February 14th, 2008 at 5:30 am (#)
Is there any liquidty problems selling CMT based reverse product into the securities markets? Are originators holding these products in portfolio or is there a demand for these assets in the overall financial markets?
Joe
February 14th, 2008 at 8:28 am (#)
So are there 4 different margins or 5?
1.00%, - one
1.125%, - two
1.25%, - three
1.375% - four
and 1.50%. - five
February 14th, 2008 at 8:38 am (#)
My bad, there are 5, I updated the post.
February 14th, 2008 at 8:38 am (#)
There is higher demand and higher pricicng (read: more $$) in the secondary market for LIBOR Products. All of this has been disguised as LIBOR rates being more stable over the long term but the reality of it is economics. This is a similar shift that the forward market experienced about 6-7 years ago when Wall Street changed its preference from Treasury based ARMs to Libor ARMs.

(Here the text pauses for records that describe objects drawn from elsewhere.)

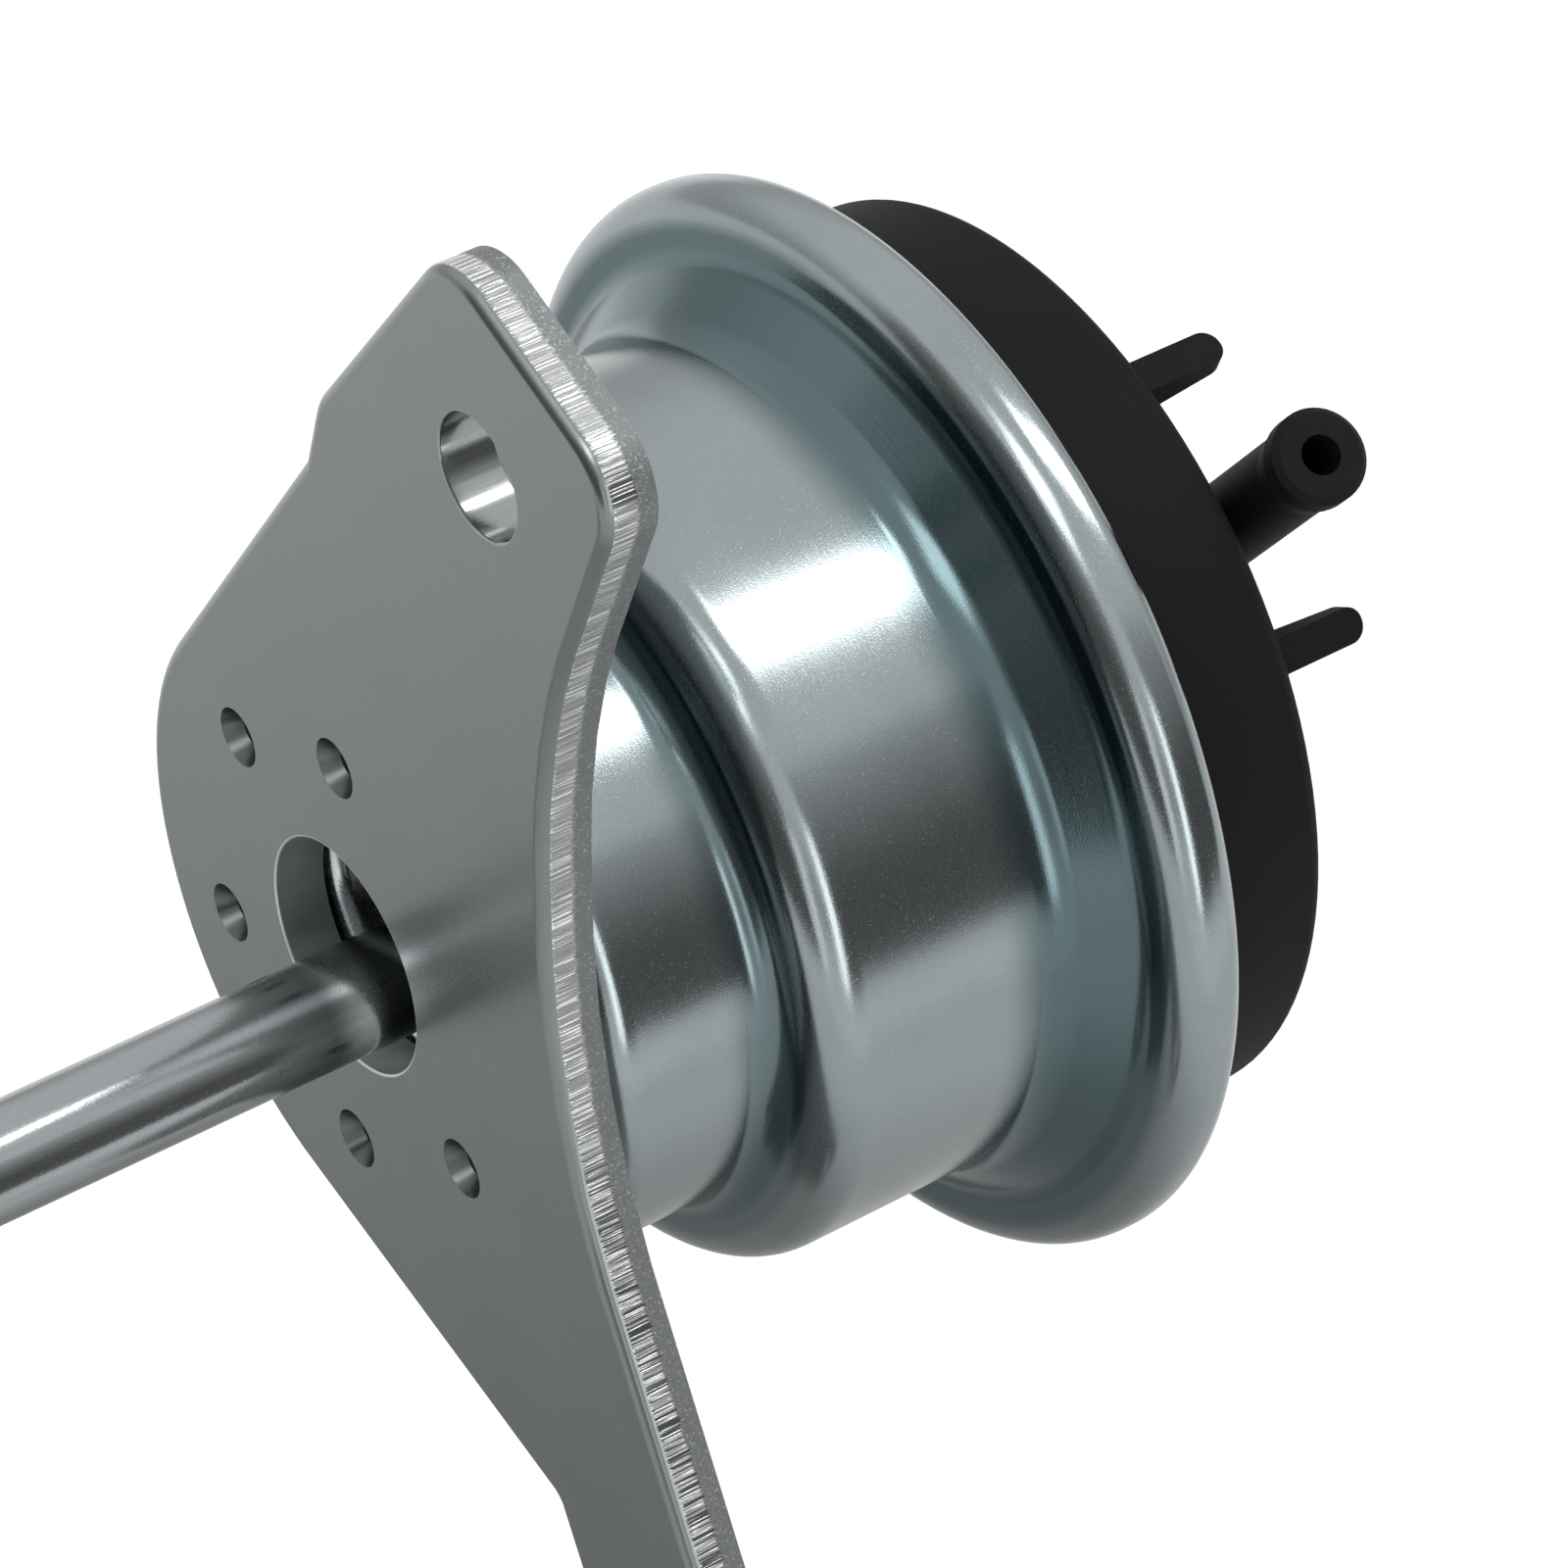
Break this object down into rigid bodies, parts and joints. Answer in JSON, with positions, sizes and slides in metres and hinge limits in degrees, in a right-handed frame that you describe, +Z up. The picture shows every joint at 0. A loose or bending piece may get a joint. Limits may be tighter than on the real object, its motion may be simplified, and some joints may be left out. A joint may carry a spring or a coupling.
{
  "type": "wastegate actuator",
  "caption": "Wastegate actuator: a plated can with a sprung diaphragm slides a bent rod out through a stamped bracket when pressure reaches its hose cap.",
  "frame": {"origin": "centre of the bracket's round rod hole, on the bracket's front face", "axes": "+X along the can's axis from the rod to the hose cap, +Z up towards the bracket's ear, +Y to the left as seen from the rod's side"},
  "size_m": [0.136, 0.0683, 0.0902],
  "materials": {
    "zinc_plate": "satin zinc plating with a faint blue green tint",
    "bright_steel": "drawn steel, bright zinc plated",
    "spring_steel": "oiled spring wire",
    "black_plastic": "matte black moulding",
    "rubber": "matte rubber",
    "pressed_aluminium": "plain pressed sheet",
    "bronze": "sintered bronze"
  },
  "bodies": {
    "housing": {"bracket": "zinc_plate", "can": "zinc_plate", "cap": "black_plastic", "guide_bush": "bronze", "rod_seal": "rubber", "seal_holder": "zinc_plate", "spring_seat": "zinc_plate", "return_spring": "spring_steel", "diaphragm": "rubber"},
    "rod_assembly": {"rod": "bright_steel", "rod_washer": "bright_steel", "piston": "pressed_aluminium", "backing_plate": "zinc_plate", "tenon_seal": "rubber", "rivet_washer": "bright_steel", "lock_nut": "zinc_plate", "rod_end": "zinc_plate", "eye_liner": "bronze"}
  },
  "joints": [
    {"name": "rod_slide", "type": "slide", "parent": "housing", "child": "rod_assembly", "axis": [-1, 0, 0], "range_m": [0, 0.01], "stiffness_N_per_m": 5000, "springref_m": -0.014, "deforming": ["return_spring", "diaphragm"]}
  ]
}
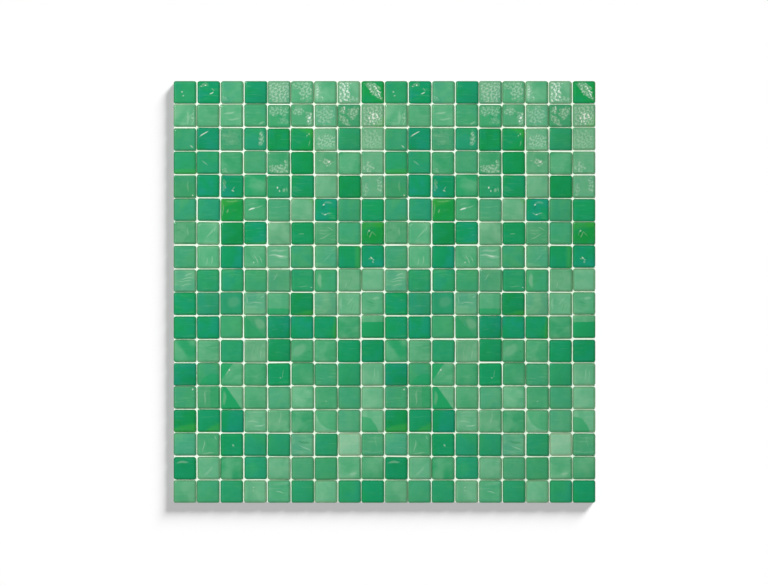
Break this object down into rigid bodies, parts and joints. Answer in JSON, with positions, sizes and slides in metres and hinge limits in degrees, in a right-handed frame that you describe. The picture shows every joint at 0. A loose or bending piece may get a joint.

February 14th, 2008 at 12:32 pm (#)
From the client perspective, what is it they should know about the Libor products versus the T-bill products?
March 20th, 2008 at 10:38 am (#)
I don’t understand how the various rates listed relate to the customer/reverse mortgage holder. I am now looking to refinance with EverBank formerly BNY.
Main purpose is to have more available cash for home maintenace, repairs etc.
This loan does not sacrifice the homeowner’s equity as has been misstated by the media.